### WHAT YOU HAVE TO DO
From the entries that follow, reproduce exactly and only the lines from the line with "if empty is" to the line with "obj.parent = empty", endpoints included.

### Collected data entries
++++++++++++++++++++
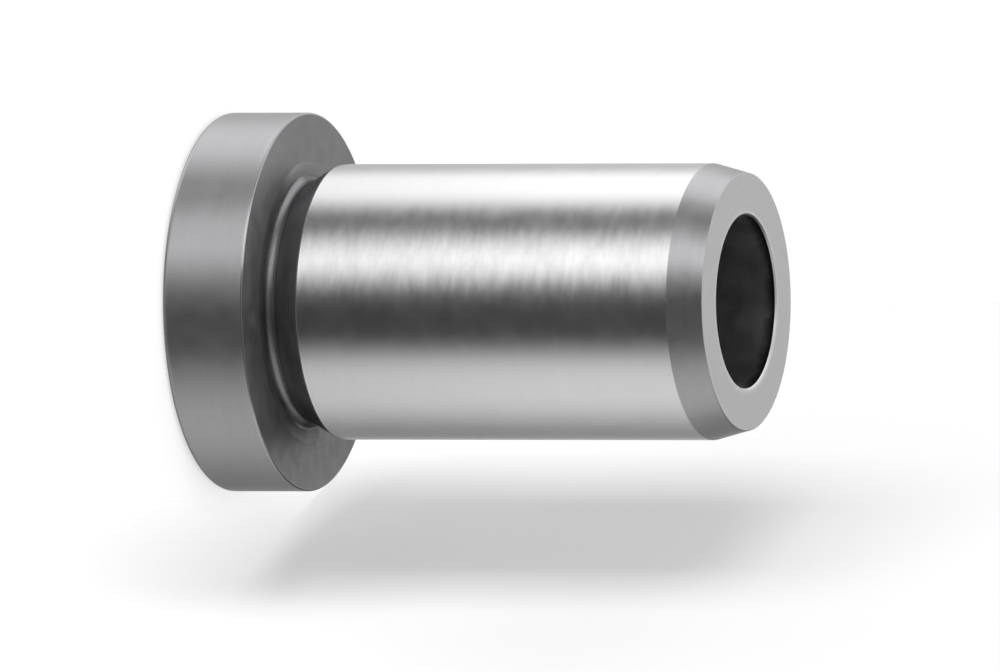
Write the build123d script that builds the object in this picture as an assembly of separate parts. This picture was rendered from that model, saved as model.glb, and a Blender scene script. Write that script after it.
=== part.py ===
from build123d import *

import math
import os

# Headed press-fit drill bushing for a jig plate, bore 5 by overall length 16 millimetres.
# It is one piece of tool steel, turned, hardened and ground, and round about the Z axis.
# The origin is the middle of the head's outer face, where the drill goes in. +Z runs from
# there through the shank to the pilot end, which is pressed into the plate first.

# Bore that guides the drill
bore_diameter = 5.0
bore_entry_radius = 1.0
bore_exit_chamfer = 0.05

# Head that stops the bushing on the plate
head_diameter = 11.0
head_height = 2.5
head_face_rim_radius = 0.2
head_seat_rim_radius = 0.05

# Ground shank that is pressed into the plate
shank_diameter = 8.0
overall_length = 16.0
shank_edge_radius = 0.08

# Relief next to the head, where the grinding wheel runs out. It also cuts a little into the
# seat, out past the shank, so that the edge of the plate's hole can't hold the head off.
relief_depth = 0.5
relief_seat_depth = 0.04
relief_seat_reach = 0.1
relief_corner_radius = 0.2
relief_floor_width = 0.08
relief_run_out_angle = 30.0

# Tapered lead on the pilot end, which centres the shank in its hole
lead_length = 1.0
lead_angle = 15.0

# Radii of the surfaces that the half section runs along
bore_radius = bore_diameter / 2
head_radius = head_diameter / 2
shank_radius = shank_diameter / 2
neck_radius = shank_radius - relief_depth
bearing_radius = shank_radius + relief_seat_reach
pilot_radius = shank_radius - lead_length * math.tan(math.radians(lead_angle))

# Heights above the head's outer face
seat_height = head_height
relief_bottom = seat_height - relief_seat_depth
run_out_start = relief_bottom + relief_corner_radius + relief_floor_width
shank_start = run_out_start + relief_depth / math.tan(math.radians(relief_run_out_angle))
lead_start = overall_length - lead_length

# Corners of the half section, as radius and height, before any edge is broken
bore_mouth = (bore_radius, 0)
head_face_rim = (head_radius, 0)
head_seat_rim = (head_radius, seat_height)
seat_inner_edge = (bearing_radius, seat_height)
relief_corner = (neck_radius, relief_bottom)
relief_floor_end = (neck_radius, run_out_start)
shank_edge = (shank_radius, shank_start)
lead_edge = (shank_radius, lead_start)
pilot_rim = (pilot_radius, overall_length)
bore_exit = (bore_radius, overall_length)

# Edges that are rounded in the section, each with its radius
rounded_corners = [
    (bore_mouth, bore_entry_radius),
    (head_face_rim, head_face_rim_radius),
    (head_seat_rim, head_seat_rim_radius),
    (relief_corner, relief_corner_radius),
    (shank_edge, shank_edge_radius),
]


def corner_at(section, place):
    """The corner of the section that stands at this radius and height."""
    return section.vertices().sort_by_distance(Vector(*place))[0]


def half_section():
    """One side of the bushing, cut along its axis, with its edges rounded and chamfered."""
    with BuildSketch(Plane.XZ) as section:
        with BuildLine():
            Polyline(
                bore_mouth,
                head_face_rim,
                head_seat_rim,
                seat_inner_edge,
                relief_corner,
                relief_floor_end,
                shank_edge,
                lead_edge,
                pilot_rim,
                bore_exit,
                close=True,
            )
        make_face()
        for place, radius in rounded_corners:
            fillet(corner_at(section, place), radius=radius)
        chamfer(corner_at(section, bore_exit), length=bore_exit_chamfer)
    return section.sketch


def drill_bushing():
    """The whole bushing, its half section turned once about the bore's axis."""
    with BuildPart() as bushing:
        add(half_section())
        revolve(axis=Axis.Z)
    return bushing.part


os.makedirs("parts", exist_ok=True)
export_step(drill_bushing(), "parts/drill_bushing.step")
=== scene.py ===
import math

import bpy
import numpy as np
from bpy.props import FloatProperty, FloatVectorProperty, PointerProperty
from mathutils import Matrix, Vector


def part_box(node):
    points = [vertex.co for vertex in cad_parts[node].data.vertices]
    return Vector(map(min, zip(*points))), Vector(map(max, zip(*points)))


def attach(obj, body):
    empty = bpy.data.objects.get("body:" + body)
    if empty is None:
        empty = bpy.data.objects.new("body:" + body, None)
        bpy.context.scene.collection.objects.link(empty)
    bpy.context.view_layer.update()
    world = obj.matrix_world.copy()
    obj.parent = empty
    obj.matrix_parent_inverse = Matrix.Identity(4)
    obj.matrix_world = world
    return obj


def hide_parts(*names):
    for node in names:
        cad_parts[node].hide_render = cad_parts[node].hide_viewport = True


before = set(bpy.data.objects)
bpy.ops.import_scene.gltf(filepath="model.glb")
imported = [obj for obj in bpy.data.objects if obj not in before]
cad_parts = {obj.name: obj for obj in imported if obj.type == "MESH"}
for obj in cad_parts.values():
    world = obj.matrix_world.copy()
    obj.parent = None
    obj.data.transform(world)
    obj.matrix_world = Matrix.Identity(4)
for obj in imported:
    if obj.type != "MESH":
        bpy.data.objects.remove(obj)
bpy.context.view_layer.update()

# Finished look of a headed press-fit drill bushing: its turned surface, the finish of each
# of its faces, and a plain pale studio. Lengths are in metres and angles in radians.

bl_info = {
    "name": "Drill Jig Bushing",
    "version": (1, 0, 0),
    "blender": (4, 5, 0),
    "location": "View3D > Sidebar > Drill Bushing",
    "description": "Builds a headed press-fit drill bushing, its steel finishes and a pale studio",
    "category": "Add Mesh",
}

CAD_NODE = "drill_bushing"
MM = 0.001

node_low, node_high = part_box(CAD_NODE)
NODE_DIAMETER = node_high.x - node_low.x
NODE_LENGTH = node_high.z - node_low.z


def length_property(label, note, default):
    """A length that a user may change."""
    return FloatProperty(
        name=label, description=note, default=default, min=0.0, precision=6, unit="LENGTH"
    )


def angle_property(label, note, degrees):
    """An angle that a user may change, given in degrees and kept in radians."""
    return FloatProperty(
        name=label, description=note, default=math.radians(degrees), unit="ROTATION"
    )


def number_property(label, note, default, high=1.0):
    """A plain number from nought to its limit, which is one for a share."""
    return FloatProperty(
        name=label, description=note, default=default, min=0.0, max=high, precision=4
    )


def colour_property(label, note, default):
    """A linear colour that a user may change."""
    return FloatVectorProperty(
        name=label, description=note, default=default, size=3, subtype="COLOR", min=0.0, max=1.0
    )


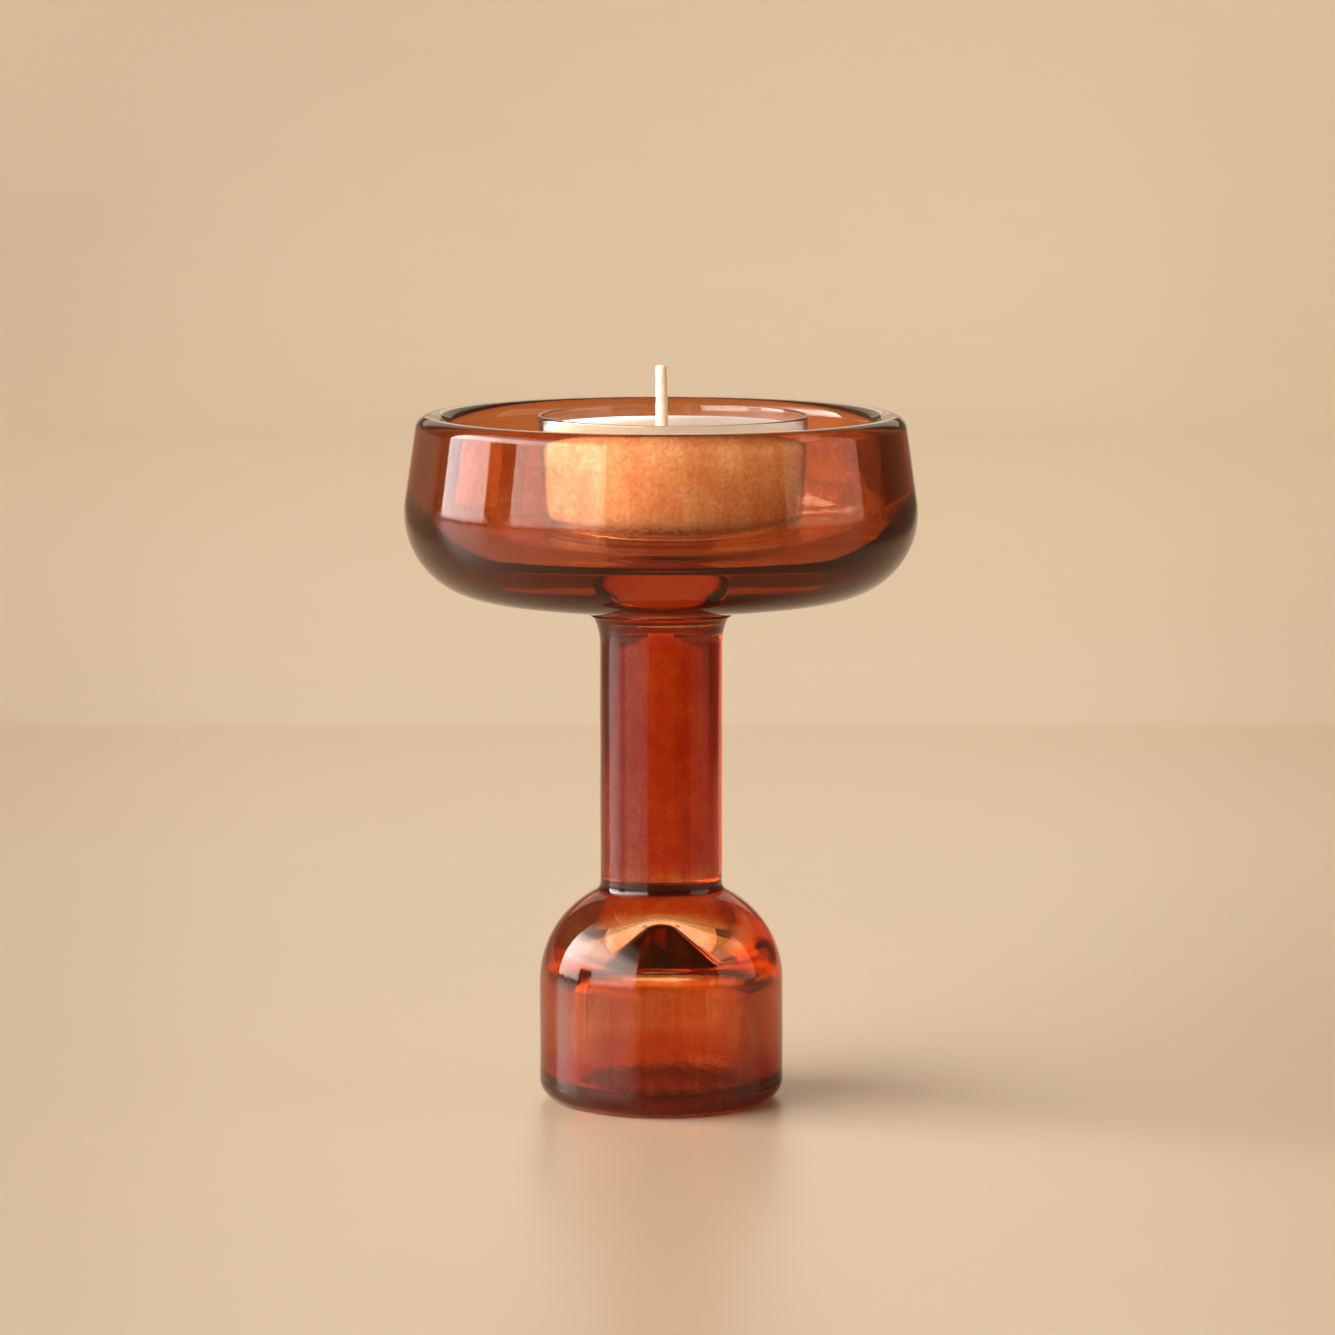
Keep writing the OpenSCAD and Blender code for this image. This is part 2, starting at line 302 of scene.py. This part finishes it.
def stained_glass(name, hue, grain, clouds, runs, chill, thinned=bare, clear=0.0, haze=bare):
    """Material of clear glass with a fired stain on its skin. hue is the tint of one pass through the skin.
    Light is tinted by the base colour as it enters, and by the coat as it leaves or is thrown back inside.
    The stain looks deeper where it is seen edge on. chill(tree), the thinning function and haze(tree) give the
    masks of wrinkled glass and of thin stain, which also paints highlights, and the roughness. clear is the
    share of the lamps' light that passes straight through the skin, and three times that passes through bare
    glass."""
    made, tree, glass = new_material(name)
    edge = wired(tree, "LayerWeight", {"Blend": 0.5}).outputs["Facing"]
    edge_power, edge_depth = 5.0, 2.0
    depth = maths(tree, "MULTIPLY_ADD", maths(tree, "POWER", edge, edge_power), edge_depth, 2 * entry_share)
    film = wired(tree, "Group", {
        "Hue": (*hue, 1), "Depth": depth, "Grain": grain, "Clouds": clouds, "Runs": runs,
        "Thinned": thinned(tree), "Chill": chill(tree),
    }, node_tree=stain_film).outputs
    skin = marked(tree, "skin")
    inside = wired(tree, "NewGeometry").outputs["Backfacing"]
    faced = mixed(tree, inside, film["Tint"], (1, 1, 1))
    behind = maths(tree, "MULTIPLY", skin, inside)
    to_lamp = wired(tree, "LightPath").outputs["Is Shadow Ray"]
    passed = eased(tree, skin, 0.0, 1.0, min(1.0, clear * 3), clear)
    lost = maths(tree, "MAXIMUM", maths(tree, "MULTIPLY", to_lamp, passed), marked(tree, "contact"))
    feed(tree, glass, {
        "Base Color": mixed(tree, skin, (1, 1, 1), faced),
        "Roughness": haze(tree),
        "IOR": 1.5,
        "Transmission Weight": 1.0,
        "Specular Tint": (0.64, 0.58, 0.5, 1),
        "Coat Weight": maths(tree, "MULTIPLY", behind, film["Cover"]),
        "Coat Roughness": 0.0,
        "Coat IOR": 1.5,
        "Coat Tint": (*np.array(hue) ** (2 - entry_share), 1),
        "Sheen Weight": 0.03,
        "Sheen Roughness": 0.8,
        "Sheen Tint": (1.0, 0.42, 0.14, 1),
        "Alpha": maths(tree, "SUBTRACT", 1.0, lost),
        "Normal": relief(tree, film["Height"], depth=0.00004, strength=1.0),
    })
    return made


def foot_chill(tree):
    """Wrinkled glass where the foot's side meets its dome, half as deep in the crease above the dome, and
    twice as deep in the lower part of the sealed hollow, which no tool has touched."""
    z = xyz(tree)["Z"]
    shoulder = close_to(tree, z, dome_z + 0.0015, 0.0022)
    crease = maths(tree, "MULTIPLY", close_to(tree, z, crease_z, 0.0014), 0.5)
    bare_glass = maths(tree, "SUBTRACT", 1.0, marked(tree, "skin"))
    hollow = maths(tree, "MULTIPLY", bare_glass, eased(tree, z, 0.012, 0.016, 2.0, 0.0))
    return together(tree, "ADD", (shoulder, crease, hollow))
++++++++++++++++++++
### CORRECT RESULT
    if empty is None:
        empty = bpy.data.objects.new("body:" + body, None)
        bpy.context.scene.collection.objects.link(empty)
    bpy.context.view_layer.update()
    world = obj.matrix_world.copy()
    obj.parent = empty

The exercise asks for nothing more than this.